(Work to be completed) Each line from the one containing "def main() ->" through the one containing "in imported if" is to be retyped exactly, both end lines included, and all other lines left out.

====== Exercise materials ======

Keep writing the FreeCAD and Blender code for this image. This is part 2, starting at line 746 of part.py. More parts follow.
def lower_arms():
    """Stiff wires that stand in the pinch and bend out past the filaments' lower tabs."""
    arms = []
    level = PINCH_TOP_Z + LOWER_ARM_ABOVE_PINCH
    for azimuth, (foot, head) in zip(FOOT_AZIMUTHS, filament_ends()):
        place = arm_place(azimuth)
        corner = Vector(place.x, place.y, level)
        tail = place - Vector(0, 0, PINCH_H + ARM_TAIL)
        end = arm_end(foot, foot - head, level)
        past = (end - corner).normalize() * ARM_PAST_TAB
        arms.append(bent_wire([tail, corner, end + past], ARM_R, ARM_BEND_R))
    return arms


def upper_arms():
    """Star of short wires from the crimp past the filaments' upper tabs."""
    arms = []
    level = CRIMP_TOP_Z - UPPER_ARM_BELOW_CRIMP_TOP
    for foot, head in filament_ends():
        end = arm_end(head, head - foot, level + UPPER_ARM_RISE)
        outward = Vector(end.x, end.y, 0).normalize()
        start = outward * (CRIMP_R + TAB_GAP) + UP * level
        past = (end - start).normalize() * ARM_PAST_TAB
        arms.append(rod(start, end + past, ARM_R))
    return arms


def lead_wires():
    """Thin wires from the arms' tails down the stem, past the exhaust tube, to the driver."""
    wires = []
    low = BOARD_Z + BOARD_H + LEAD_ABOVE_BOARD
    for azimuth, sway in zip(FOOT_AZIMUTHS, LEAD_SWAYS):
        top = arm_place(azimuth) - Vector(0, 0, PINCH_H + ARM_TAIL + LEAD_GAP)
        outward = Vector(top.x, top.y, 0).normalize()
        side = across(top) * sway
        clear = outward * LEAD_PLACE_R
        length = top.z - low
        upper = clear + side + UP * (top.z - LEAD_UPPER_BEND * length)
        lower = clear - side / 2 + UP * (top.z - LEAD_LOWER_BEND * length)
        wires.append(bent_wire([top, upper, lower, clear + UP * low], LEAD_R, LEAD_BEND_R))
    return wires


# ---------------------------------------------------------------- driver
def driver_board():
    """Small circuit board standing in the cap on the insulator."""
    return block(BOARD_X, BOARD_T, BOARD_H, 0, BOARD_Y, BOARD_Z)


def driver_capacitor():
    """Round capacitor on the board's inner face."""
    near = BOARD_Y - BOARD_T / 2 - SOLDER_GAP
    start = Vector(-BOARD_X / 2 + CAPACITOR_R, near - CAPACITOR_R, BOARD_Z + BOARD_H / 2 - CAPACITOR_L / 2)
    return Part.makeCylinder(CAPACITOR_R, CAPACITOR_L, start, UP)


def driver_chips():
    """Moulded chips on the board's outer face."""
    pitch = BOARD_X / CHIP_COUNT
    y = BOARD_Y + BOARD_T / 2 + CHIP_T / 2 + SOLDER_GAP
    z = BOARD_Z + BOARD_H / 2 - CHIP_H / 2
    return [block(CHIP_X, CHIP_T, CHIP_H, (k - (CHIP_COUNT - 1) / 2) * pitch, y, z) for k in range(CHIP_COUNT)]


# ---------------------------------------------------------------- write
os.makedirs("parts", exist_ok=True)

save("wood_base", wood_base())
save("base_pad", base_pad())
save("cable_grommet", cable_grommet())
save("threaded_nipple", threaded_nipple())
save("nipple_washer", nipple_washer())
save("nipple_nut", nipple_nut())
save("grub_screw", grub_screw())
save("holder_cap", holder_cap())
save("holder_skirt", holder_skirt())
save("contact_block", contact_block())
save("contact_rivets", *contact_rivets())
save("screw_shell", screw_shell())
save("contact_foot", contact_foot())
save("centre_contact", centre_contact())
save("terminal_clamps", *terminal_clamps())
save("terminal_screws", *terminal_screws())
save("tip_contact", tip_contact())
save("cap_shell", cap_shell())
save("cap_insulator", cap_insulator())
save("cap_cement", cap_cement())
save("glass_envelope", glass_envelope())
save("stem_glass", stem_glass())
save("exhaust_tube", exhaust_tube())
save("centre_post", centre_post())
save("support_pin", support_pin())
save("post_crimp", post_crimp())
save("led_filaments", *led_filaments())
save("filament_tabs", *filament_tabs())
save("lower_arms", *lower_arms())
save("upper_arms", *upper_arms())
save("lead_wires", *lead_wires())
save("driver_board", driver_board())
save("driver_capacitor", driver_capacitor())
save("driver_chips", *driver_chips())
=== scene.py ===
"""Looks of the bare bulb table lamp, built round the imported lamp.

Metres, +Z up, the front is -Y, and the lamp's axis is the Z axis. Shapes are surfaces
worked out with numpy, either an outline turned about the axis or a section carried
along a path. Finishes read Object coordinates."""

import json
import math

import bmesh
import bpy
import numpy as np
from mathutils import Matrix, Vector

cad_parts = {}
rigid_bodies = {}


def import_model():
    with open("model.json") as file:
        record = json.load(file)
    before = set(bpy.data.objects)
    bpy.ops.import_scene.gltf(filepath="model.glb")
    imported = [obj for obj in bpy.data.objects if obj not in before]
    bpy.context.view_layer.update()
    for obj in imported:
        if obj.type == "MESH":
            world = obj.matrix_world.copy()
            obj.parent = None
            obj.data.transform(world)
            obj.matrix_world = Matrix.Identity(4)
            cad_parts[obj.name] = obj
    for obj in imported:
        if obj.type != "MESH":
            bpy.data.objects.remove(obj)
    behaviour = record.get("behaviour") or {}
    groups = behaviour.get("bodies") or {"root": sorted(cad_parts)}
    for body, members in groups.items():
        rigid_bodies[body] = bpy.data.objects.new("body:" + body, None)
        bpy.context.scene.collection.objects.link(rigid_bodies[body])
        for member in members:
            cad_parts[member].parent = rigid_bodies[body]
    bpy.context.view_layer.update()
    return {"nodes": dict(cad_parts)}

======
====== Exercise materials ======

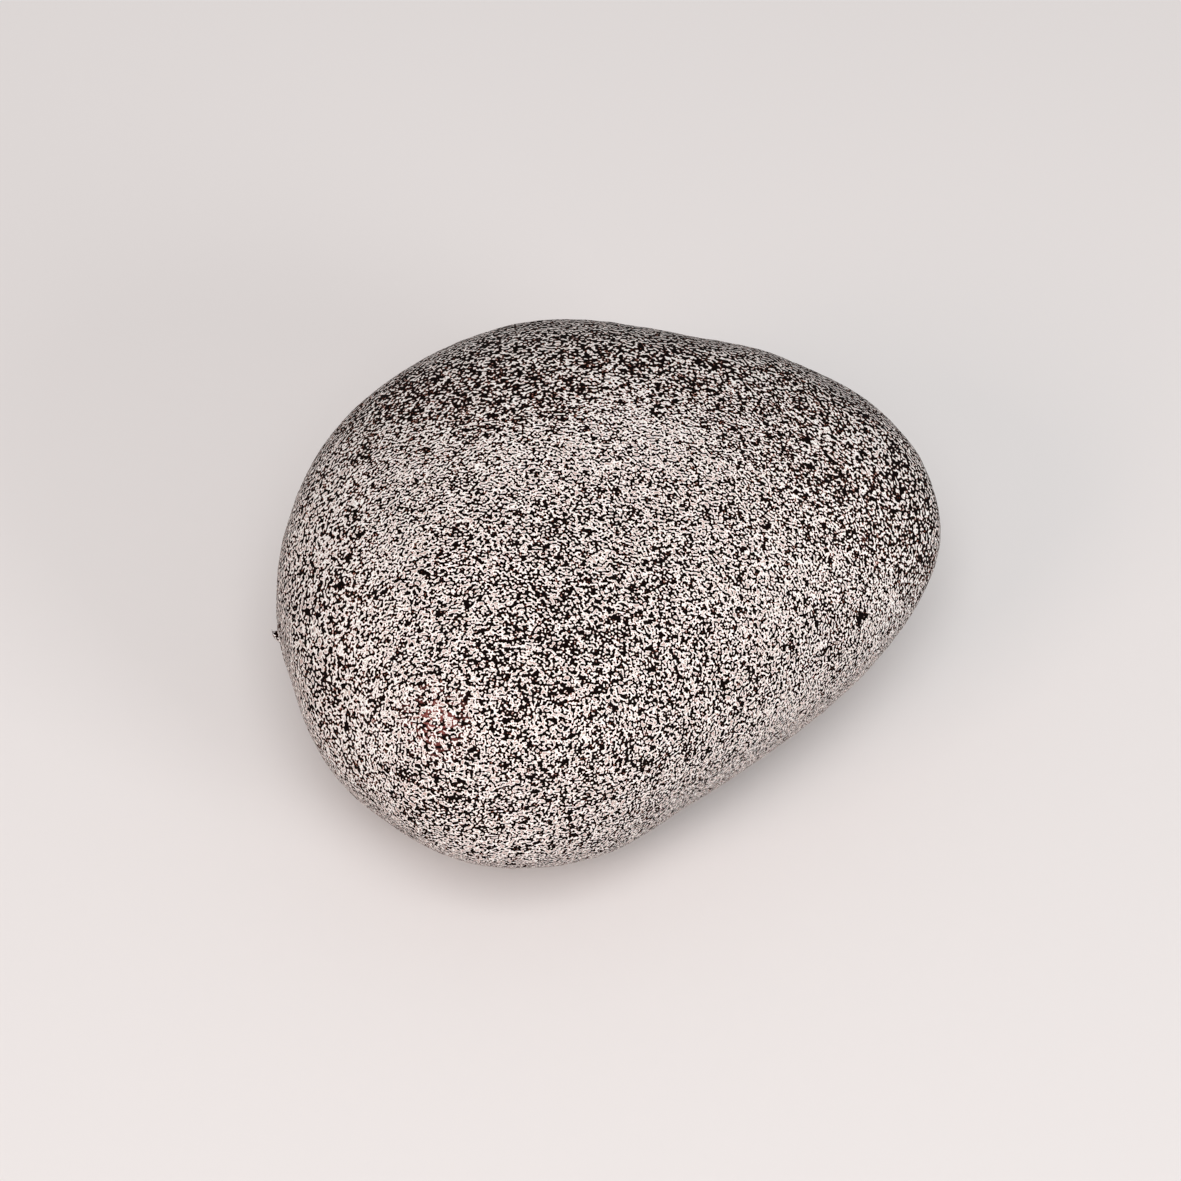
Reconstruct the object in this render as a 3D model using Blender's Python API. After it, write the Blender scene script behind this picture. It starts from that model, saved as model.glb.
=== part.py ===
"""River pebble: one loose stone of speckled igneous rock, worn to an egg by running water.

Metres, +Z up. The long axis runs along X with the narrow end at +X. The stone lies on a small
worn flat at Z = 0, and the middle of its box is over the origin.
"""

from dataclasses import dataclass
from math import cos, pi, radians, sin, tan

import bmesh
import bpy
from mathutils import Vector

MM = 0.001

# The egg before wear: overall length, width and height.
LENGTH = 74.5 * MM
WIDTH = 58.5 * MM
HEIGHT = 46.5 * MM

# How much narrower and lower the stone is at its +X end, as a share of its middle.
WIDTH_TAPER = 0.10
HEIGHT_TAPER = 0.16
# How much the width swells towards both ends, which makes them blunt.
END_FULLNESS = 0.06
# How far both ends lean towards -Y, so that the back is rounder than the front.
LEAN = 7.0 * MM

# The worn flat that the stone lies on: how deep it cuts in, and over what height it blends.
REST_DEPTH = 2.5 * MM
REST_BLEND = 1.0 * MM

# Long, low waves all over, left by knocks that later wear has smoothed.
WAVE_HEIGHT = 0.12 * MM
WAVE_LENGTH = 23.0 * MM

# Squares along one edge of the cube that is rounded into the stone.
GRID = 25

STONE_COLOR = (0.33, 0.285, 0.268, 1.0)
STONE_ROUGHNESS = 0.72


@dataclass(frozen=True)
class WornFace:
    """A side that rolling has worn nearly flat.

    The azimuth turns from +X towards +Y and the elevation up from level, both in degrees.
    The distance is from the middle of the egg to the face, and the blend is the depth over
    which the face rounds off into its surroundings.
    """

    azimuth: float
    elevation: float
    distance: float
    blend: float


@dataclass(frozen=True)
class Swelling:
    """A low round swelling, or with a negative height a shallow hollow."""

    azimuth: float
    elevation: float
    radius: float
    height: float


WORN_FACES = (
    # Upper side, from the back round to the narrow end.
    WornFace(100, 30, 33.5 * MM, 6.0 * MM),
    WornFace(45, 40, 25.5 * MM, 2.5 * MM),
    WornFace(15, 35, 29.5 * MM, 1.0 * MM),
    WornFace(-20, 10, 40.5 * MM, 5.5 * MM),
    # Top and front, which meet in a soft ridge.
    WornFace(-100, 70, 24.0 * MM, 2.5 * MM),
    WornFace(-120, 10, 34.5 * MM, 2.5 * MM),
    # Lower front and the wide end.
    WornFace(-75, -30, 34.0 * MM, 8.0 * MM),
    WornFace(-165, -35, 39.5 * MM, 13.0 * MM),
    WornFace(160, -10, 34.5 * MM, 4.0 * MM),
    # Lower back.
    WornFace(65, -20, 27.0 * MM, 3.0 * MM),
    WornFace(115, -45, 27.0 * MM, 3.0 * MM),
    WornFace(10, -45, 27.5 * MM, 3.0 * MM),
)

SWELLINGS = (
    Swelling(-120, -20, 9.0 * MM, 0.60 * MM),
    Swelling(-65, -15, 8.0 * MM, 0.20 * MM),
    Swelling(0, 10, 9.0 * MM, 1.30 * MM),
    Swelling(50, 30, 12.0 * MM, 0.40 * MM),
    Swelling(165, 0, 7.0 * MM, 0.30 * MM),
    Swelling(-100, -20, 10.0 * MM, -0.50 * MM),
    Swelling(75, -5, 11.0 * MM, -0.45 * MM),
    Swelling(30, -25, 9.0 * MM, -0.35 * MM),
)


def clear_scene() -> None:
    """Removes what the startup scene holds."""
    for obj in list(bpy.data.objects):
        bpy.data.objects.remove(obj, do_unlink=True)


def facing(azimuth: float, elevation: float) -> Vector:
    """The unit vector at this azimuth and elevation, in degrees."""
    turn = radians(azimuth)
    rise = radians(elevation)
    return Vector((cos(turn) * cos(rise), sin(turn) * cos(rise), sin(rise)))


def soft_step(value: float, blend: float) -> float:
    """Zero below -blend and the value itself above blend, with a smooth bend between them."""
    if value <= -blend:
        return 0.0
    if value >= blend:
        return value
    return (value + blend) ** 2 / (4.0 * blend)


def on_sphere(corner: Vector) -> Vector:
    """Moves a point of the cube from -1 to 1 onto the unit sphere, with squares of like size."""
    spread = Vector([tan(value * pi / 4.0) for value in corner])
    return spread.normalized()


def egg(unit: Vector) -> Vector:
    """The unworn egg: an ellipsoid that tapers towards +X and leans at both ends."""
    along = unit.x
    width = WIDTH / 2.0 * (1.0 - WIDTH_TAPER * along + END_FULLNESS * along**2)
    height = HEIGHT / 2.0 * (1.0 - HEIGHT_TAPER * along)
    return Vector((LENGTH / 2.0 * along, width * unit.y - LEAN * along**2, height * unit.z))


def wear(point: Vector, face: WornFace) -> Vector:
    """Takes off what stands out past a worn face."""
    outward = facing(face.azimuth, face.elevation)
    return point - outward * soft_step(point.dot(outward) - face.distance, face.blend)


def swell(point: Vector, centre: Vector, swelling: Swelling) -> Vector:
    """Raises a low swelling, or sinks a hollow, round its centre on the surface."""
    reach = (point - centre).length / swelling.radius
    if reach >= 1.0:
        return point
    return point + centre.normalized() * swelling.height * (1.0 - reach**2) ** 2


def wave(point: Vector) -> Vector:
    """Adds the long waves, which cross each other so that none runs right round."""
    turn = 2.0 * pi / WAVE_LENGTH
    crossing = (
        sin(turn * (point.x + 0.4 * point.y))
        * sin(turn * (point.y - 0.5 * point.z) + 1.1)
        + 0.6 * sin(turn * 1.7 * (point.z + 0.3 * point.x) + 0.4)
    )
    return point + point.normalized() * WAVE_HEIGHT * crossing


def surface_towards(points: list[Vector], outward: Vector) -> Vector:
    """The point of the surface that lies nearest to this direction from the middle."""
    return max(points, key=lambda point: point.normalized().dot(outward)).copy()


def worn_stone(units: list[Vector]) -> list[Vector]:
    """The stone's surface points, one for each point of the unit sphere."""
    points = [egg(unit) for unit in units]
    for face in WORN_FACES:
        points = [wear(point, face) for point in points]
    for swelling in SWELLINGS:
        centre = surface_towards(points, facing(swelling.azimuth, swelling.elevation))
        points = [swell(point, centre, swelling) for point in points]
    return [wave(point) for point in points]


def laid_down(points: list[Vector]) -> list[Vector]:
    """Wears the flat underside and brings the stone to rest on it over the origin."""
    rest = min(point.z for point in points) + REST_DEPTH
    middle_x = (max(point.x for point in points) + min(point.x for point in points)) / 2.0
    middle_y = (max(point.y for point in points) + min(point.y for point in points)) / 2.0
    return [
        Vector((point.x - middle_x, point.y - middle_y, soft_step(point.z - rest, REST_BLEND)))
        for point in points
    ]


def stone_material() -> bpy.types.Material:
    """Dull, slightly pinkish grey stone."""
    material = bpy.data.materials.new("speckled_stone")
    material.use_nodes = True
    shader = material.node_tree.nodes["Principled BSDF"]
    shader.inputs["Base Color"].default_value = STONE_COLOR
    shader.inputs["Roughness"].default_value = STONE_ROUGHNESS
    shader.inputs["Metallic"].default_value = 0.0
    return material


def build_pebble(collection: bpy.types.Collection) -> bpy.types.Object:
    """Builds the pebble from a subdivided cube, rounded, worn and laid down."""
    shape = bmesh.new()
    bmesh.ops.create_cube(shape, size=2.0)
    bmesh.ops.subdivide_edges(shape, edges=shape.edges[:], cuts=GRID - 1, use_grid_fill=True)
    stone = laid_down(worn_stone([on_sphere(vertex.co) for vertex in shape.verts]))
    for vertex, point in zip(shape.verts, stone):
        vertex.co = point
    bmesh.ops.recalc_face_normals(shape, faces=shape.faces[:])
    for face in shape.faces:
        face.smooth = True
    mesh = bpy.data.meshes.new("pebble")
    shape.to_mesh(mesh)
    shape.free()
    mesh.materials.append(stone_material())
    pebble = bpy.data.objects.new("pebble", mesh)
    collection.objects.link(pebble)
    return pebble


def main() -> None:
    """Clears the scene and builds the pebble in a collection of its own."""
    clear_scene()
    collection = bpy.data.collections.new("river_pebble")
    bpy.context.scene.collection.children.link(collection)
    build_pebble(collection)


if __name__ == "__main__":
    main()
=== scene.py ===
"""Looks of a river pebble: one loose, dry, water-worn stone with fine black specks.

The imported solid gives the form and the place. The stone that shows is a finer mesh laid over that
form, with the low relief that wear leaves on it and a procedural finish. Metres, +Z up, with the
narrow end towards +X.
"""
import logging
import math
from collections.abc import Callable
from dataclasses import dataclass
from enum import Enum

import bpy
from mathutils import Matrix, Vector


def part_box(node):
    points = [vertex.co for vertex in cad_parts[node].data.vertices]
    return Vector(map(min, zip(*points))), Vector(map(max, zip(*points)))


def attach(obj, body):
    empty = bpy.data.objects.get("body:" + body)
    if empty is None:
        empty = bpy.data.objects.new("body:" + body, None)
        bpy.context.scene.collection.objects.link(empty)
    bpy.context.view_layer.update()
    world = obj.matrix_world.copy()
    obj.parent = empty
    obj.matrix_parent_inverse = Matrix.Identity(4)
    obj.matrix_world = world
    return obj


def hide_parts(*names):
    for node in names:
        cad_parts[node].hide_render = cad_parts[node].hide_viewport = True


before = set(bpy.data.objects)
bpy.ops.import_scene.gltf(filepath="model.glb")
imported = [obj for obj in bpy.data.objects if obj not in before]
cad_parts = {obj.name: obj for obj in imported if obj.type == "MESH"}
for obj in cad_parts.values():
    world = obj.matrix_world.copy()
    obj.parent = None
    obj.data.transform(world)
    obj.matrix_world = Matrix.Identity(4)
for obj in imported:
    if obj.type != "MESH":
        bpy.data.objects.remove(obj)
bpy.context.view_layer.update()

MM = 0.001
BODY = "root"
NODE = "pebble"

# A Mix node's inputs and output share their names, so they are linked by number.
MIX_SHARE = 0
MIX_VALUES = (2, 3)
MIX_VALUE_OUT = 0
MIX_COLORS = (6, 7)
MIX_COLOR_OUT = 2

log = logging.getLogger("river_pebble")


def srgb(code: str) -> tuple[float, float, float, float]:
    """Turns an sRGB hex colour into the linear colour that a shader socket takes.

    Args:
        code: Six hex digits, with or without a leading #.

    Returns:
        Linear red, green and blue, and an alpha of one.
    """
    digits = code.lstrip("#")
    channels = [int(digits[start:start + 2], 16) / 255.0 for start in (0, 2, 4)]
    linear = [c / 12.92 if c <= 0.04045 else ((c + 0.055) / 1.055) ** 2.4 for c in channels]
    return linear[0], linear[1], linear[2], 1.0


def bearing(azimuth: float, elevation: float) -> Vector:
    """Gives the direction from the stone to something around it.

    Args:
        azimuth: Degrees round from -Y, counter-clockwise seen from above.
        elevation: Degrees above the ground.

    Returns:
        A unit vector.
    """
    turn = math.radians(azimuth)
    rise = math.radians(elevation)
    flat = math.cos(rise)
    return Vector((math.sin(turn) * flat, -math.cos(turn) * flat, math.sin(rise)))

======
====== Exercise materials ======

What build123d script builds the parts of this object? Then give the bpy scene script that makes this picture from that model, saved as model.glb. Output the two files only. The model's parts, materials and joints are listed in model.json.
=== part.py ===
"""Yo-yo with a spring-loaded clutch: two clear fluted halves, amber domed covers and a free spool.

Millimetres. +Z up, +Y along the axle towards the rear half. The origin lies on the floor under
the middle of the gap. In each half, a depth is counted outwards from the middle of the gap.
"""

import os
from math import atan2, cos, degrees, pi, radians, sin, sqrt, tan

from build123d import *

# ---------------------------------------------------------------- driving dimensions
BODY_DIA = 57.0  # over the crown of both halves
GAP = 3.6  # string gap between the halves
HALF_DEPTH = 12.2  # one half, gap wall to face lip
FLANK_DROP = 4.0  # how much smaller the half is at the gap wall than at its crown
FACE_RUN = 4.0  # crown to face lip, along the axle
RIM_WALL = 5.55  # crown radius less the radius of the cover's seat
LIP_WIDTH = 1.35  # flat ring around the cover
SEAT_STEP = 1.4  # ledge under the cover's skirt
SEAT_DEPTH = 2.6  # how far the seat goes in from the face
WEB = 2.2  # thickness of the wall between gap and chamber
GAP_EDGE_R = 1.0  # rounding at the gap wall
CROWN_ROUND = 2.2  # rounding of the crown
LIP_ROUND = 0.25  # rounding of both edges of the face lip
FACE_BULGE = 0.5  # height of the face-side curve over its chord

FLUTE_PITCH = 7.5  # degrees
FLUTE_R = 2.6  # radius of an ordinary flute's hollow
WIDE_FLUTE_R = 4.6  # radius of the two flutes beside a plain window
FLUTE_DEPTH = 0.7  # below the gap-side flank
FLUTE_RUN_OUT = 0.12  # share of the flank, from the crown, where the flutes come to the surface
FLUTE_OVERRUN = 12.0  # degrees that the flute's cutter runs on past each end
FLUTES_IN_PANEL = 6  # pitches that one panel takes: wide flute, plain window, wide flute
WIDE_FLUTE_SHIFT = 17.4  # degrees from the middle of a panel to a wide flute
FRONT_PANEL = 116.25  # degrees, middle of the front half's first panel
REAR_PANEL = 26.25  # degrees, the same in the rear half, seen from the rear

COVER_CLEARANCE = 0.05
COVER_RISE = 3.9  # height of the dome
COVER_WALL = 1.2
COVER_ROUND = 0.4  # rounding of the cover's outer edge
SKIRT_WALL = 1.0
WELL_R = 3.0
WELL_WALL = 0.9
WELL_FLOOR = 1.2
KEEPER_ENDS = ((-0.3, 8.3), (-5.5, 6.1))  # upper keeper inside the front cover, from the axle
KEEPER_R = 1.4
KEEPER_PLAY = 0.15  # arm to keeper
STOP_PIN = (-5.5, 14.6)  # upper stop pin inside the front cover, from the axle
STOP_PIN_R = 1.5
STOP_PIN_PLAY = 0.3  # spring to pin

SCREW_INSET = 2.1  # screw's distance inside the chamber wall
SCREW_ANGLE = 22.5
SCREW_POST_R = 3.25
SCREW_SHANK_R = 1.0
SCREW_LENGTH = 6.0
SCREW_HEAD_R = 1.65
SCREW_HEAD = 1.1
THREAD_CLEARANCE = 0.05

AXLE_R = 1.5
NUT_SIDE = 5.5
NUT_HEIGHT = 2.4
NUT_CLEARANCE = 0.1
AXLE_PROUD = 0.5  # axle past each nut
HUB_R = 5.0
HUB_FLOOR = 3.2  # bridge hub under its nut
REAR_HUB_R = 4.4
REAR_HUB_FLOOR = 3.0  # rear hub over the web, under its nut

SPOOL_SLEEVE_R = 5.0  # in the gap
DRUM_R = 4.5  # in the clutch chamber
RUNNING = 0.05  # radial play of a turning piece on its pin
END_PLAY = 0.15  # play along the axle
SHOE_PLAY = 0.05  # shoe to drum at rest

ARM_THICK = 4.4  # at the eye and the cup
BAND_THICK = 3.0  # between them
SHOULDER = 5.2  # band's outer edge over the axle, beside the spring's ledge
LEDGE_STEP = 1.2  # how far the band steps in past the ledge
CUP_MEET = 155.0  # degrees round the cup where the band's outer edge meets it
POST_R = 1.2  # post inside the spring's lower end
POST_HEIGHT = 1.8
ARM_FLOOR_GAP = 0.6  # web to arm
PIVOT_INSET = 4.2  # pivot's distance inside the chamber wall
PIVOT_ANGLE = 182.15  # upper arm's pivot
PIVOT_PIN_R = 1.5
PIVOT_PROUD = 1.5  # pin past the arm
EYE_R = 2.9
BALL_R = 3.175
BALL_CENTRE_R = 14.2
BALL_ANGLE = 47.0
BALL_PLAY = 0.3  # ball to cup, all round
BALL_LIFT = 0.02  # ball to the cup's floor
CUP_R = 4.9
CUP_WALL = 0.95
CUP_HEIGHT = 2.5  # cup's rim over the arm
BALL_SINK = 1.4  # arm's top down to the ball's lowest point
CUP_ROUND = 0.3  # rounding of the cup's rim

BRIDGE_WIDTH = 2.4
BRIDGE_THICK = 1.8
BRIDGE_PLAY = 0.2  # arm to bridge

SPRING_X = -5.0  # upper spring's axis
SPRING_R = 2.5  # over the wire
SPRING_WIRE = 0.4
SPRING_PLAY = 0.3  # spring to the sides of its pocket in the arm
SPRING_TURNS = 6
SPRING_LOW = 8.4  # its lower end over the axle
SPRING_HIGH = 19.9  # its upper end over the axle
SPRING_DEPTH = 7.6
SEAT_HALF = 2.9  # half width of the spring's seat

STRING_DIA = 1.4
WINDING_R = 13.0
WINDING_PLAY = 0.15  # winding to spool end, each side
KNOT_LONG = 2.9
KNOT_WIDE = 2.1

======

(Result of this task)
def main() -> None:
    """Clears the scene and builds the pebble in a collection of its own."""
    clear_scene()
    collection = bpy.data.collections.new("river_pebble")
    bpy.context.scene.collection.children.link(collection)
    build_pebble(collection)


if __name__ == "__main__":
    main()
=== scene.py ===
"""Looks of a river pebble: one loose, dry, water-worn stone with fine black specks.

The imported solid gives the form and the place. The stone that shows is a finer mesh laid over that
form, with the low relief that wear leaves on it and a procedural finish. Metres, +Z up, with the
narrow end towards +X.
"""
import logging
import math
from collections.abc import Callable
from dataclasses import dataclass
from enum import Enum

import bpy
from mathutils import Matrix, Vector


def part_box(node):
    points = [vertex.co for vertex in cad_parts[node].data.vertices]
    return Vector(map(min, zip(*points))), Vector(map(max, zip(*points)))


def attach(obj, body):
    empty = bpy.data.objects.get("body:" + body)
    if empty is None:
        empty = bpy.data.objects.new("body:" + body, None)
        bpy.context.scene.collection.objects.link(empty)
    bpy.context.view_layer.update()
    world = obj.matrix_world.copy()
    obj.parent = empty
    obj.matrix_parent_inverse = Matrix.Identity(4)
    obj.matrix_world = world
    return obj


def hide_parts(*names):
    for node in names:
        cad_parts[node].hide_render = cad_parts[node].hide_viewport = True


before = set(bpy.data.objects)
bpy.ops.import_scene.gltf(filepath="model.glb")
imported = [obj for obj in bpy.data.objects if obj not in before]
cad_parts = {obj.name: obj for obj in imported if obj.type == "MESH"}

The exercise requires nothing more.